Rather than changing abrasives again and again during the day, non-woven cotton fiber abrasive wheels have a long working life, allowing the line to keep moving without interruption. Type 1 laser braze finishing wheels are loaded with aluminum-oxide grain in a specialized bond, providing a strong yet soft product. Fresh abrasive grain is continuously revealed while the wheel works, grinding and blending the bead quickly while leaving a consistent high-quality paintable finish on both steel and aluminum.
Compared to standard unitized wheels, non-woven cotton fiber abrasive wheels will blend and finish in half the time with a 70% longer working life, saving the assembly plant from spending extra time changing tools mid-process.
Adjustments for corrosion resistant metals
Hot-dip galvanized sheets are increasingly common in constructing car bodies, and the relatively small heat impact area of laser brazing makes it the right process for the job. Hot-dip proves to be more corrosion resistant than its electro-galvanized predecessor, but it also comes with manufacturing challenges to create a smooth final surface.
When laser brazing hot-dip galvanized sheet metal, micro spattering can occur near the joint. The spatter is virtually unnoticeable until after the part is painted, and can require a step backward in production, thus costing a shop days’ worth of work. Shops with unlimited resources choose to invest in triple-spot module technology to reduce the spatter. Using premium abrasives engineered for automotive roof gutter width is another smart, cost-conscious solution to this problem.
Quickly finishing the splattered surface of a hot-dip galvanized sheet is possible with an abrasive wheel that is manufactured to a specific thickness and size.
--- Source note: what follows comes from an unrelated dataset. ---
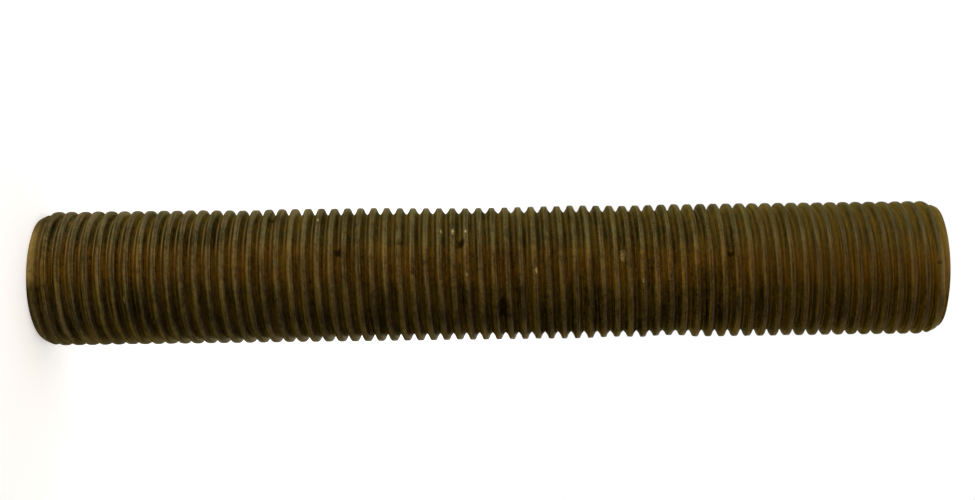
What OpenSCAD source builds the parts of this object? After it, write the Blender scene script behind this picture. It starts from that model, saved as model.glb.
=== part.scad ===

Contacting the abrasive manufacturer directly will open the door to creating the right abrasive for the job and is the fastest way to reduce costs without sacrificing quality.
Eliminating process to adapt to innovations
Laser brazing is here to stay. In addition to those models previously mentioned, the Audi Q3, 2018 Honda Accord, Lexus IS and the 2018 Nissan Altima are just a few of the many vehicles across the industry that have laser brazed components. The initial investment in a robotic laser system is large and necessary for automotive manufacturers to stay relevant. A laser system already reduces the part cost per vehicle by flange elimination, ditch joint elimination and tailgate component reduction.
With flange elimination, the door opening on a body-in-white no longer needs reinforcement. Instead, manufacturers can run a continuous seam where the door will be attached. Meanwhile, with ditch joint elimination, which entails laser joining the roof to the body sides, the ditch joint and filler trim are no longer necessary. Likewise,with tailgate component reduction, laser brazing creates a seamless tailgate and eliminates any deep draw parts.
Manufacturers should look at the subsequent operations to reduce costs, increase productivity and stay competitive. Assembly plants are able to move cars through the line at a faster speed thanks to the faster finishing rate of non-woven cotton fiber abrasive wheels. The consistency of the finish quality delivered by the wheels results in virtually no repair or touch up, which saves on labor costs and prevents employee burnout.
With the right tools in hand, plants can minimize cost and increase efficiency in robotic processes that are now commonplace in automotive manufacturing across the globe.